The District Court was also justified in rejecting Chatterjee's claim of innocence. In his plea agreement, Chatterjee admitted that he was guilty of committing wire fraud. Additionally, Chatterjee agreed in his plea agreement, as well as at the plea hearing, that he "falsely represented to [an investor] that his funds would be used for a mutual fund" and that he "falsely represented that [the investor's] funds would not be commingled with other funds." "`Statements made by a defendant during a guilty plea hearing carry a strong presumption of veracity in subsequent proceedings attacking the plea.'" Yamashiro, 788 F.3d at 1237 (quoting United States v. Ross, 511 F.3d 1233, 1236 (9th Cir. 2008)). Thus, the District Court reasonably discounted Chatterjee's later protestation of innocence. See United States v. Turner, 898 F.2d 705, 713 (9th Cir. 1990) (stating that a defendant's "unsupported protest [of innocence] [i]s not a fair and just reason for withdrawal"). The fact that Chatterjee asserts that he intended to repay his victims is of no consequence, as a defendant's "`belief that [a] victim will be repaid and will sustain no loss is no defense at all.'" United States v. Treadwell, 593 F.3d 990, 997 (9th Cir. 2010) (quoting United States v. Benny, 786 F.2d 1410, 1417 (9th Cir. 1986)).

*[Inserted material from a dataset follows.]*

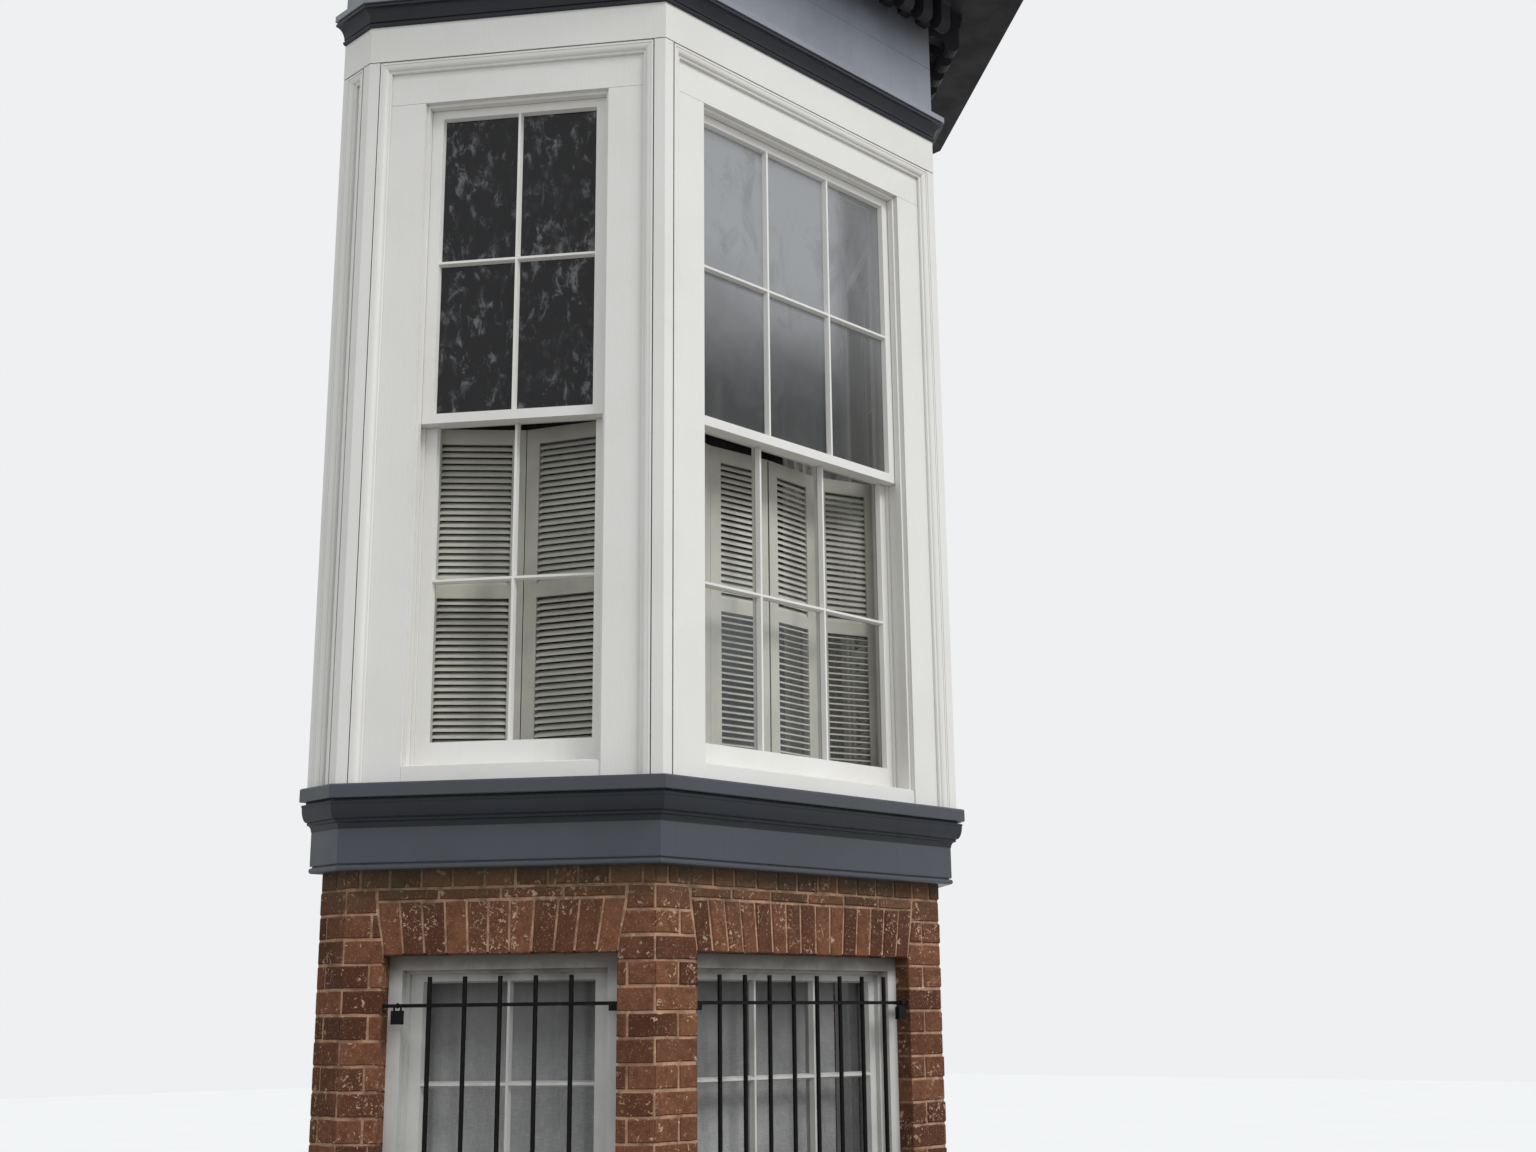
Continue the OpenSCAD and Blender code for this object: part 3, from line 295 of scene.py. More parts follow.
def main_glass():
    """Old glass with painted reflections: in the upper sashes a pale painted reflection in front and a dark one
    with grey marks at the sides, clear in front of the shutters.
    """
    s = Shader("window_glass")
    waves = s.noise(3.1, 3, 0.5, s.stretch(1, 1, 0.6))
    across = s.axis("X")
    front = s.span(s.math("ABSOLUTE", across), FRONT_GLASS + 0.005, FRONT_GLASS - 0.005)
    upper = s.span(s.axis("Z"), MEETING_Z - 0.001, MEETING_Z + 0.001)

    # Painted reflection at the sides: near black with grey marks
    blots = s.span(s.noise(4.5, 6, 0.66), 0.44, 0.57)
    reflection_marks = s.span(s.noise(24, 8, 0.72, s.stretch(1, 1, 0.55), 0.5), 0.50, 0.66)
    reflection_marks = s.times(reflection_marks, s.plus(s.times(blots, 0.8), 0.2))
    side_reflection = s.mix(reflection_marks, (0.010, 0.010, 0.011), (0.150, 0.154, 0.160))

    # Painted reflection in front, pale towards the top with grey streaks
    height = s.plus(s.axis("Z"), s.times(s.noise(1.6, 4), 0.5))
    fade = s.span(height, SLAB_TOP + 1.72, SLAB_TOP + 2.40)
    front_reflection = s.mix(fade, (0.055, 0.057, 0.057), (0.400, 0.410, 0.425))
    streaks = s.span(s.noise(7, 8, 0.7, s.stretch(1, 1, 0.5), 0.6), 0.46, 0.66)
    front_reflection = s.mix(s.times(streaks, 0.30), front_reflection, (0.13, 0.135, 0.14))

    # A pale painted reflection on the lower left of the front, elsewhere a thin dark tint
    left_low = s.times(s.span(across, 0.40, -0.05), s.span(s.axis("Z"), SLAB_TOP + 0.95, SLAB_TOP + 0.65))
    left_low = s.times(front, left_low)
    right = s.times(front, s.span(across, 0.10, 0.35))
    lower_tint_and_reflection = s.mix(left_low, (0.024, 0.024, 0.024), (0.300, 0.310, 0.310))
    colour = s.mix(upper, lower_tint_and_reflection, s.mix(front, side_reflection, front_reflection))

    # The upper panes hide the room under their painted reflection, less so before the drape, and the lower ones
    # carry a thin tint with a little painted reflection
    before_drape = s.times(front, s.times(s.span(across, 0.20, 0.34), 0.56))
    veil = s.minus(s.minus(0.94, s.times(front, 0.12)), before_drape)
    thin = s.span(s.noise(2.6, 5, 0.6), 0.40, 0.75, 0.08, 0.18)
    thin = s.plus(s.plus(thin, s.times(left_low, 0.04)), s.times(right, 0.10))
    s.put(s.bsdf.inputs["Alpha"], s.plus(s.times(upper, veil), s.times(s.minus(1.0, upper), thin)))
    return s.finish(colour, 0.05, s.bump(waves, 0.010), Specular_IOR_Level=0.3)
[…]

The District Court also did not abuse its discretion by denying Chatterjee's motion for reconsideration. In this motion, Chatterjee argued that he should be able to withdraw his plea because his first attorney provided ineffective assistance of counsel, he was innocent, and there would be an inconsistency between the facts asserted in his plea agreement and the facts that the District Court would find at sentencing. None of these arguments are persuasive. Chatterjee's ineffective assistance of counsel claim was not a proper basis for reconsideration because it was not made in the motion to withdraw, despite existing prior to the filing of that motion. See United States v. Lopez-Cruz, 730 F.3d 803, 811-12 (9th Cir. 2013). Furthermore, Chatterjee stated during his plea colloquy that he was satisfied with his counsel's representation. Finally, the claim fails on the merits, as a review of the record fails to show that Chatterjee's first attorney's performance was deficient. See Strickland v. Washington, 466 U.S. 668, 687 (1984).

Chatterjee's renewed innocence claim also fails because the motion for reconsideration provided no new factual or legal basis for the District Court to revise its earlier decision. Additionally, the alleged inconsistencies that Chatterjee prophesied are illusory, as the District Court's findings at sentencing did not contradict the factual assertions contained in the plea agreement or made at the plea hearing.

Finally, the manner in which the District Court disposed of Chatterjee's motion for reconsideration is not reversible error. Although the District Court's explanation for its denial was brief, it is clear that it considered Chatterjee's motion, and none of the alleged bases for reconsideration warranted relief. Therefore, under these circumstances, we cannot say that the District Court abused its discretion. Accordingly, the District Court is AFFIRMED.


** The panel unanimously concludes this case is suitable for decision without oral argument. See Fed. R. App. P. 34(a)(2).
* This disposition is not appropriate for publication and is not precedent except as provided by Ninth Circuit Rule 36-3.
1. The facts are familiar to the parties and are restated here only as necessary to resolve the legal issues of the appeal.